Squelching Rumors. TV coverage in Milwaukee was exemplary. The three stations made a pact to withhold news of the riot overnight in order to give it a chance to cool down. When CORE Leader Cecil Brown Jr. called a press conference during which he spread a false rumor that an innocent Negro had been shot to death by police, the stations covered the speech but did not run it. "All that screaming is a lot more provocative than just quoting someone," says Carl Zimmermann, news director of WITI-TV. But like enterprising newsmen, the stations do not plan to waste all the riot footage. "Some of the stuff is hair-raising," says Zimmermann, "but I think the community should witness it. So we plan to do a documentary on Voices of the Inner

City and balance it with interviews with moderates."

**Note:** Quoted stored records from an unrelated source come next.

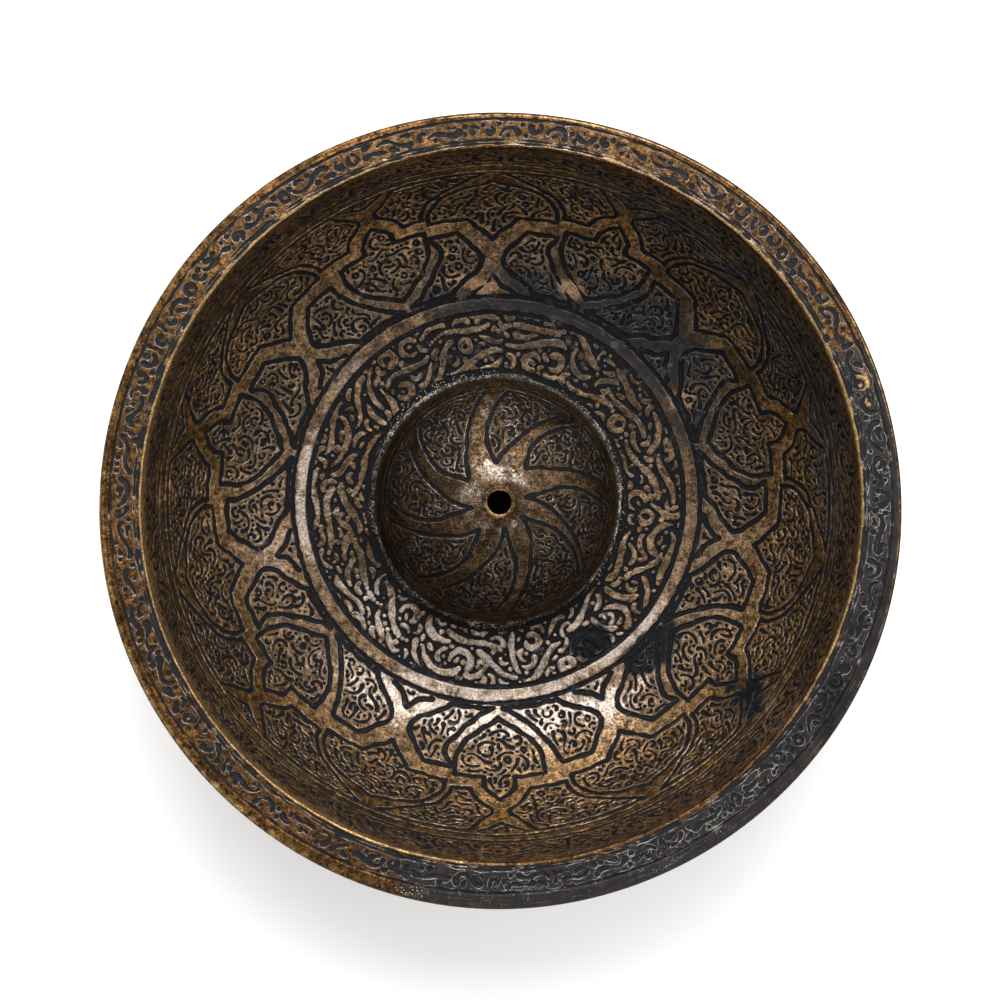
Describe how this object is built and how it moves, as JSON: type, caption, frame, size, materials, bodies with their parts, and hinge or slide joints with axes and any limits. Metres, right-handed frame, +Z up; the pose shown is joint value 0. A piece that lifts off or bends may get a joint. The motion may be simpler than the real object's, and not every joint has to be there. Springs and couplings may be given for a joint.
{
  "type": "magic bowl",
  "caption": "Shallow engraved brass bowl with a turned-out flat rim and a hollow domed boss, pierced at its crown, soldered to the middle of the floor.",
  "frame": {"origin": "centre of the flat base, on the surface that the bowl stands on, on the axis of the bowl and its boss", "axes": "+Z up along the axis of the bowl; +Y towards the far side, which is the top of the picture; +X to the right of the picture"},
  "size_m": [0.1964, 0.1964, 0.052],
  "materials": {
    "bowl_brass": "satin",
    "boss_brass": "satin",
    "solder": "matte",
    "eyelet_brass": "satin"
  },
  "bodies": {
    "root": {"bowl_body": "bowl_brass", "boss_dome": "boss_brass", "boss_solder_seam": "solder", "hole_eyelet": "eyelet_brass"}
  },
  "joints": []
}
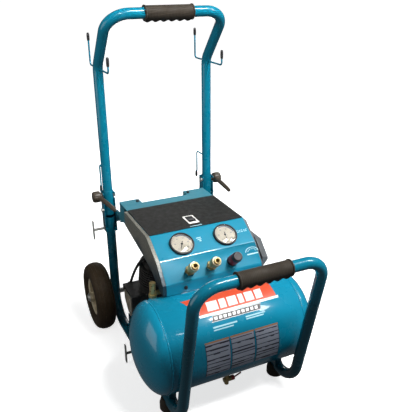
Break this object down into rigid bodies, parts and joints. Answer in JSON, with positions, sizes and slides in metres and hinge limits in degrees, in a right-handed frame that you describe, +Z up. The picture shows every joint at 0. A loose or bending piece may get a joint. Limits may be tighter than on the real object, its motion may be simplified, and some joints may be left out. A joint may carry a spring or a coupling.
{
  "type": "air compressor",
  "caption": "Portable air compressor: horizontal tank under a sloped gauge console, motor-driven piston pump, two wheels, front carrying handle and a folding hose-hook handle.",
  "frame": {"origin": "on the floor, under the middle of the whole object's box, with the handle up", "axes": "+Z up, -Y towards the front handle and the control panel, +X to the right of someone who faces the panel"},
  "size_m": [0.5146, 0.766, 0.9882],
  "materials": {
    "tank_paint": "gloss enamel, blue-green",
    "frame_paint": "gloss enamel, teal",
    "channel_paint": "gloss enamel, pale teal",
    "console_paint": "gloss enamel, bright cyan-blue",
    "grip_rubber": "soft moulded rubber, slight sheen",
    "plated_steel": "zinc plated",
    "grey_steel": "grey, satin",
    "mat": "fine-grained dark grey mat",
    "silver_cover": "silver-grey, satin",
    "grey_cover": "dark grey, moulded",
    "black_plastic": "moulded black",
    "dial": "cream printed dial",
    "lens": "clear",
    "brass": "machined",
    "knob_collar": "dark red and black",
    "aluminium": "cast and machined",
    "white_plastic": "white, printed frame",
    "copper": "copper tube, slightly dulled",
    "black_casting": "black painted casting",
    "black_paint": "black, satin",
    "winding": "copper windings on a laminated core",
    "cable_rubber": "black sheath",
    "needle": "black",
    "knob_cap": "dark grey, ribbed",
    "red_plastic": "red dipped lever",
    "tyre": "dark rubber, moulded tread",
    "rim_paint": "cream-silver, pressed steel",
    "lever_plastic": "dark brown-black, moulded"
  },
  "bodies": {
    "frame": {"tank_shell": "tank_paint", "tank_heads": "tank_paint", "tank_saddles": "frame_paint", "side_tubes": "frame_paint", "front_handle_tube": "frame_paint", "front_handle_grip": "grip_rubber", "front_feet": "grip_rubber", "axle": "plated_steel", "hinge_brackets": "frame_paint", "fasteners": "plated_steel", "cord_posts": "grey_steel", "cross_channel": "channel_paint", "console_panel": "console_paint", "console_mat": "mat", "left_side_cover": "silver_cover", "right_side_cover": "grey_cover", "gauge_cases": "black_plastic", "gauge_dials": "dial", "gauge_lenses": "lens", "coupler_bodies": "brass", "regulator_body": "knob_collar", "air_manifold": "aluminium", "switch_bezel": "white_plastic", "pressure_switch": "black_plastic", "discharge_tube": "copper", "check_valve": "brass", "safety_valve": "brass", "drain_valve": "brass", "pump_base": "frame_paint", "pump_crankcase": "black_casting", "crankcase_cover": "aluminium", "pump_cylinder": "black_casting", "pump_head": "black_casting", "air_filter": "black_plastic", "motor_shell": "black_paint", "motor_stator": "winding", "power_cable": "cable_rubber"},
    "tank_gauge_hand": {"tank_needle": "needle"},
    "outlet_gauge_hand": {"outlet_needle": "needle"},
    "left_sleeve": {"left_coupler_sleeve": "brass"},
    "right_sleeve": {"right_coupler_sleeve": "brass"},
    "regulator": {"regulator_knob": "knob_cap"},
    "rocker": {"switch_rocker": "black_plastic"},
    "safety_pull": {"safety_ring": "plated_steel"},
    "drain": {"drain_lever": "red_plastic"},
    "piston": {"piston": "aluminium"},
    "rod": {"connecting_rod": "aluminium"},
    "rotor": {"motor_rotor": "plated_steel", "cooling_fan": "black_plastic"},
    "left_wheel": {"left_tyre": "tyre", "left_rim": "rim_paint"},
    "right_wheel": {"right_tyre": "tyre", "right_rim": "rim_paint"},
    "handle": {"upper_handle_tube": "frame_paint", "upper_handle_grip": "grip_rubber", "hose_hooks": "frame_paint", "hook_tips": "black_plastic", "clamp_bolts": "plated_steel"},
    "left_lever": {"left_clamp_lever": "lever_plastic"},
    "right_lever": {"right_clamp_lever": "lever_plastic"}
  },
  "joints": [
    {"name": "handle_fold", "type": "hinge", "parent": "frame", "child": "handle", "pos_m": [0, 0.275, 0.4], "axis": [1, 0, 0], "range_deg": [0, 84]},
    {"name": "left_clamp_turn", "type": "hinge", "parent": "handle", "child": "left_lever", "pos_m": [-0.19, 0.275, 0.446], "axis": [1, 0, 0], "range_deg": [-40, 0]},
    {"name": "right_clamp_turn", "type": "hinge", "parent": "handle", "child": "right_lever", "pos_m": [0.19, 0.275, 0.446], "axis": [1, 0, 0], "range_deg": [-40, 60]},
    {"name": "left_wheel_spin", "type": "hinge", "parent": "frame", "child": "left_wheel", "pos_m": [-0.22, 0.275, 0.108], "axis": [1, 0, 0], "continuous": true},
    {"name": "right_wheel_spin", "type": "hinge", "parent": "frame", "child": "right_wheel", "pos_m": [0.22, 0.275, 0.108], "axis": [1, 0, 0], "continuous": true},
    {"name": "tank_hand_turn", "type": "hinge", "parent": "frame", "child": "tank_gauge_hand", "pos_m": [-0.064, -0.05541, 0.40811], "axis": [0, -0.5199, 0.8542], "range_deg": [-300, 0], "stiffness_Nm_per_rad": 0.001},
    {"name": "outlet_hand_turn", "type": "hinge", "parent": "frame", "child": "outlet_gauge_hand", "pos_m": [0.064, -0.05541, 0.40811], "axis": [0, -0.5199, 0.8542], "range_deg": [-324, 0], "stiffness_Nm_per_rad": 0.001},
    {"name": "left_sleeve_slide", "type": "slide", "parent": "frame", "child": "left_sleeve", "axis": [0, 0.7448, -0.6672], "range_m": [0, 0.006], "stiffness_N_per_m": 1500, "springref_m": -0.003},
    {"name": "right_sleeve_slide", "type": "slide", "parent": "frame", "child": "right_sleeve", "axis": [0, 0.7448, -0.6672], "range_m": [0, 0.006], "stiffness_N_per_m": 1500, "springref_m": -0.003},
    {"name": "regulator_turn", "type": "hinge", "parent": "frame", "child": "regulator", "pos_m": [0.056, -0.12659, 0.36955], "axis": [0, -0.7448, 0.6672], "range_deg": [-1080, 0]},
    {"name": "rocker_tilt", "type": "hinge", "parent": "frame", "child": "rocker", "pos_m": [0, 0.035, 0.4295], "axis": [1, 0, 0], "range_deg": [0, 10]},
    {"name": "safety_pull_slide", "type": "slide", "parent": "frame", "child": "safety_pull", "axis": [0, 0, 1], "range_m": [0, 0.004], "stiffness_N_per_m": 1500, "springref_m": -0.002},
    {"name": "drain_turn", "type": "hinge", "parent": "frame", "child": "drain", "pos_m": [0, -0.195, 0.044], "axis": [1, 0, 0], "range_deg": [0, 90]},
    {"name": "piston_stroke", "type": "slide", "parent": "frame", "child": "piston", "axis": [0, -0.2756, 0.9613], "range_m": [-0.036, 0]},
    {"name": "rod_swing", "type": "hinge", "parent": "piston", "child": "rod", "pos_m": [-0.09, 0.08682, 0.2742], "axis": [1, 0, 0], "range_deg": [-10, 10]},
    {"name": "rotor_spin", "type": "hinge", "parent": "frame", "child": "rotor", "pos_m": [0, 0.121, 0.155], "axis": [1, 0, 0], "continuous": true}
  ]
}
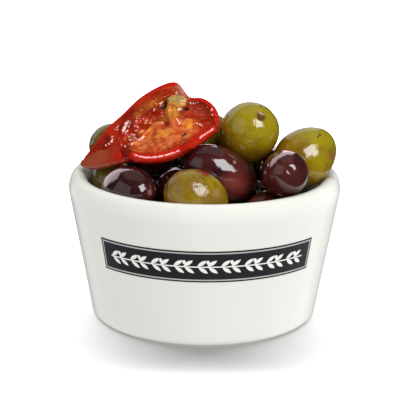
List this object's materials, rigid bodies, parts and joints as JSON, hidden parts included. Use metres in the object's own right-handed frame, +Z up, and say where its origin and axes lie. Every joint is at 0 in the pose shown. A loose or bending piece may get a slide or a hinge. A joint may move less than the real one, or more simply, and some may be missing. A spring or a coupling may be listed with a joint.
{
  "type": "bowl of olives",
  "caption": "Round white glazed bowl heaped with whole green and purple olives, with half a dried tomato leaning over the heap and the rim.",
  "frame": {"origin": "centre of the bowl's base, on the surface it stands on", "axes": "+Z up; -Y is the bowl's front, where its dark band is; +X to the right seen from the front"},
  "size_m": [0.1, 0.1, 0.0846],
  "materials": {
    "glaze": "gloss",
    "olive_skin": "gloss",
    "tomato_flesh": "gloss"
  },
  "bodies": {
    "root": {"bowl": "glaze", "olives": "olive_skin", "tomato_half": "tomato_flesh"}
  },
  "joints": []
}
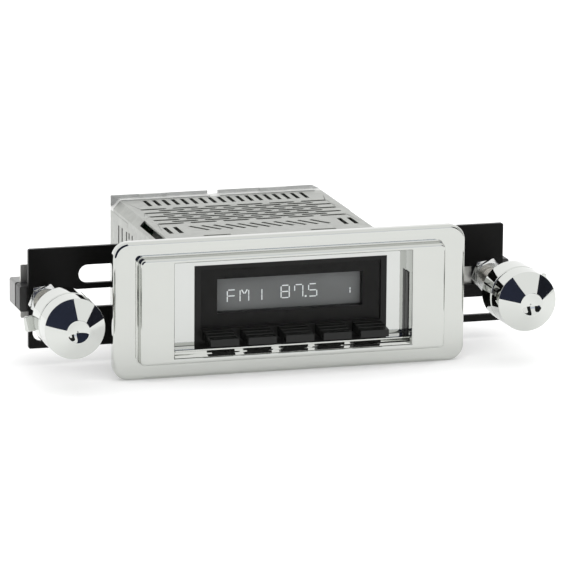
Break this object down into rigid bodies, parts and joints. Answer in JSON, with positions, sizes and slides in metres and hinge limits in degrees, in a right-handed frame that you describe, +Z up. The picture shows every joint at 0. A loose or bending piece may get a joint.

Elsewhere, however, TV coverage was just as riotous as the ghettos. Anyone who stood on a street corner of Newark and screamed loudly enough was sure to get on the air. "Television seems to have the knack of picking people off the street who were the most volatile and leading them into making the most violent kind of statements," complains Newark Police Director Dominick A. Spina. The stations made no attempt to sort out the various agitators they put on-camera or assess their importance. "They picked on every black face who proclaimed himself a leader," says Donald Malafronte, administrative assistant to Mayor Addonizio. "Casuals who had never raised a voice in community affairs all of a sudden were spokesmen on television." TV newsmen disobeyed instructions to stay behind police lines. On one occasion, a policeman chasing a looter tripped over a television cable. "We're lucky his gun didn't go off," says Spina.